“It didn’t work!” I can’t believe it. I went to the doctor today and he put this cast on my arm but I think it’s still broken. The cast didn’t work!
The Butterfly that just won’t spread its wings:
“It didn’t work!” I found this cocoon and cut it open and all I found inside was a caterpillar.
The clock that just won’t tick:
“It didn’t work!” I put this gear inside the watch face but the clock will not give the correct time.
The abs that just won’t show:
It didn’t work! I ran on this tread mill for a whole hour today and I’m still overweight.
Have you ever heard anything so absurd as the comments above? It goes without saying that we are a drive-through culture, but I don’t know very many people that would complain that their cast “didn’t work” moments after they got home from the doctor’s office. These things take time.
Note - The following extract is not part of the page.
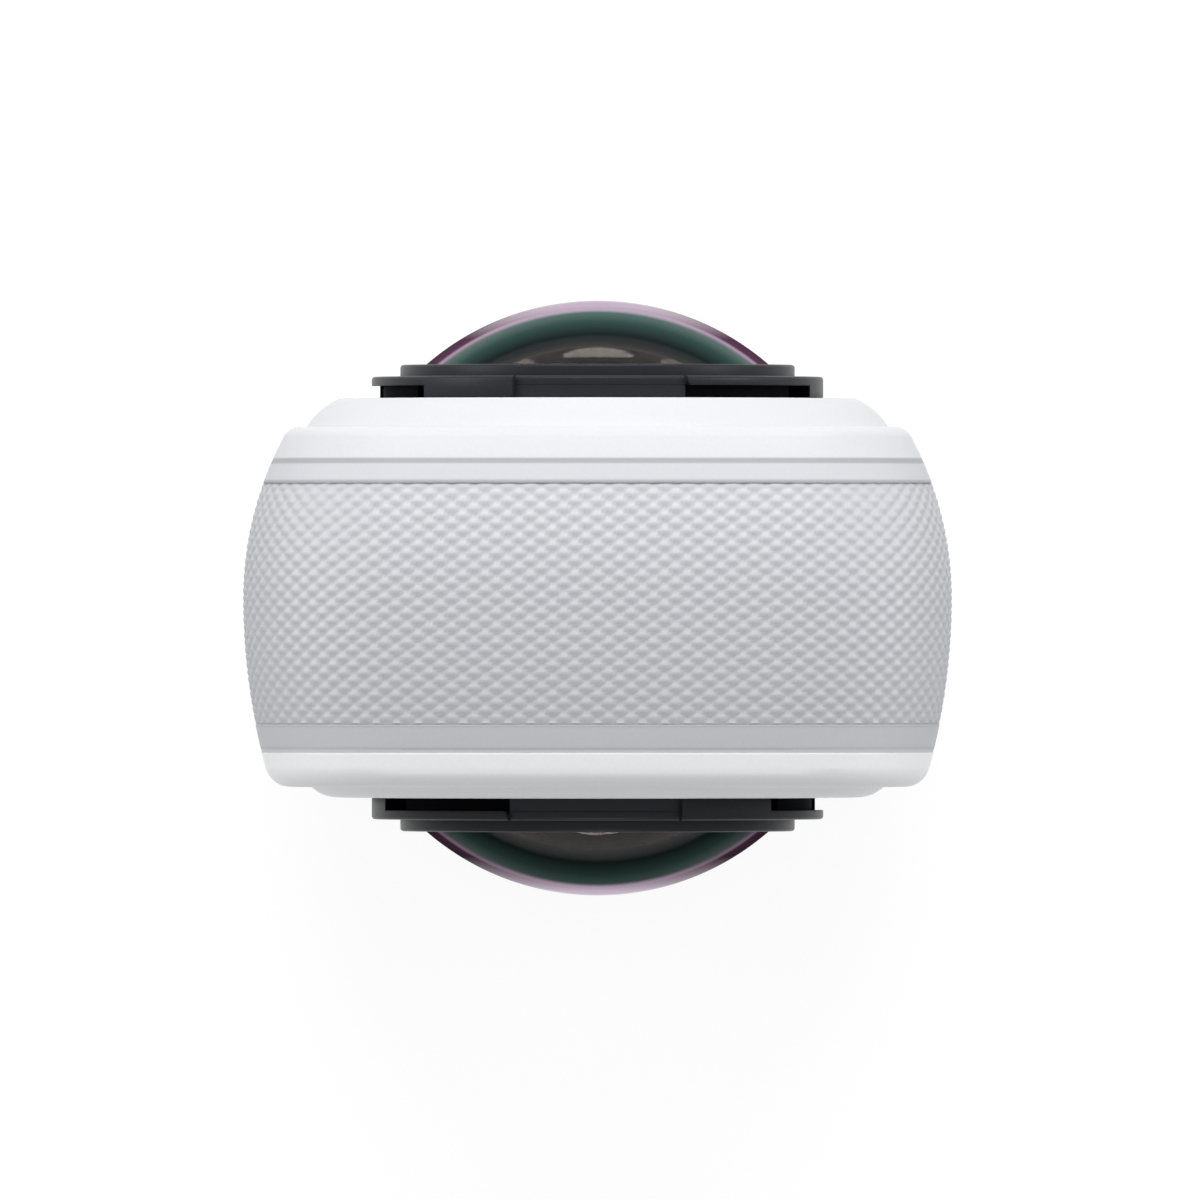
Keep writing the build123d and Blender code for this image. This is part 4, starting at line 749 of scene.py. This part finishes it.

So it is with the process of TRU Parenting. There are breakthrough moments, yes, but generally healing, growth, and improvement all take time. Real discipline (teaching), rather than punishing though force and anger, takes place over time and comes line upon line, precept upon precept, here a little and there a little.
When we are looking for behavioral change and improvement in the cycles between ourselves and our children, we must be willing to give up perfection and trade it for improvement. Whenever we seek perfection now, we end up saying, “It didn’t work.” When we seek improvement we allow ourselves to see that the thing that we thought did not work is indeed working. It just takes a little patience and willingness to see the positive rather than focusing on what is still undone.
Instead of stating, “It didn’t work,” step back, quiet your fears and say, “It’s working!”
Genuine love and kindness, coupled with firm limits and consequences is working, but we have to let it work. We have to stop trading real, effective teaching for the immediate gratification of harsh words or force and control.
“It’s working” in action:
In strolled my client’s mother with a look that nearly turned me to stone. “It didn’t Work!” She said.
“What didn’t work? I responded.
“I tried to be nice and not yell at my son when he refused to do his chores but he just kept on playing his video game,” she continued.
I replied, “How was it supposed to work?”
To which she accusingly pointed her finger at me and said, “You said that he would listen if I didn’t yell so much.”
Well,” I said, “What happened after you asked him to complete his chores and he didn’t follow directions?
The mother looked at me in silence for a couple extra moments and stated in contempt, “I guess I yelled at him and then we got into a big argument.”
So often we get ahead of the progress and shut down something that is working because it’s not complete. How many things are you still working on mastering, even now in your adulthood, that your parents taught you when you were five or six years old. I know I still struggle to keep my room clean. I’m still impatient from time to time. I still interrupt people sometimes. There are times that I don’t eat my vegetables. But, I’m working on it. I’m improving and so are they. Your teaching is valuable and it is settling into their souls little by little.
The mother in the story and I talk about setting clear limits and consequences but cutting back on the yelling and then giving it time to work. The sign of great parenting is not the child’s behavior. The sign of great parenting is the parent’s behavior. Remember that all we can do with our children is teach. When we do, they respond.
1. Stick to healthy, positive principles of interaction with our kids: Like the broken arm and the caterpillar in its cocoon, set the cast and let it work its magic. Allow the broken bone to heal and the butterfly to evolve and emerge. If you stop banging the arm against the wall and stop cutting open the cocoon prematurely you will start to see and feel changes. They will be small at first but in the long run they are dramatic and beautiful!
2. Realize the behavior is just part of a greater cycle: Like the cogs in the clock, each part of a relational cycle is important but is just part of something bigger. Consider that there may need to be changes made by you and your child. You may need to alter the before, during and after elements of the issue you are facing to have the greatest impact.
3. Consistency and persistence in positive action drives progress: Like losing weight, improving parent/child interactions requires persistent effort in doing things that are sometimes difficult and uncomfortable. It’s easy to get discouraged when we get on the scale after a week of running 3 miles every day and only loose 2 lbs. but that 2 lbs. represents your personal strength, commitment and health. The 2 lb. improvements in your relationships with your kids is the same way. One day you will look back and see what a drastic difference that 2 lbs. a week made.
“It’s working” requires some faith but our tendency to say, “It didn’t work” leads to downward negative cycles and discourages the very success we are working and hoping for. Realize when you mess up or miss a day, and we all do, that it’s still working. You have not failed, you’ve just learned. Recognize and give yourself credit for your little changes as well. Challenge yourself this week to create a positive plan of action to teach your child and then to remind yourself, even when it’s hard to see, “It’s working! It’s working! It’s working!”
Question: What situations have you been in recently where you could substitute “It didn’t work” thoughts with “It’s working”?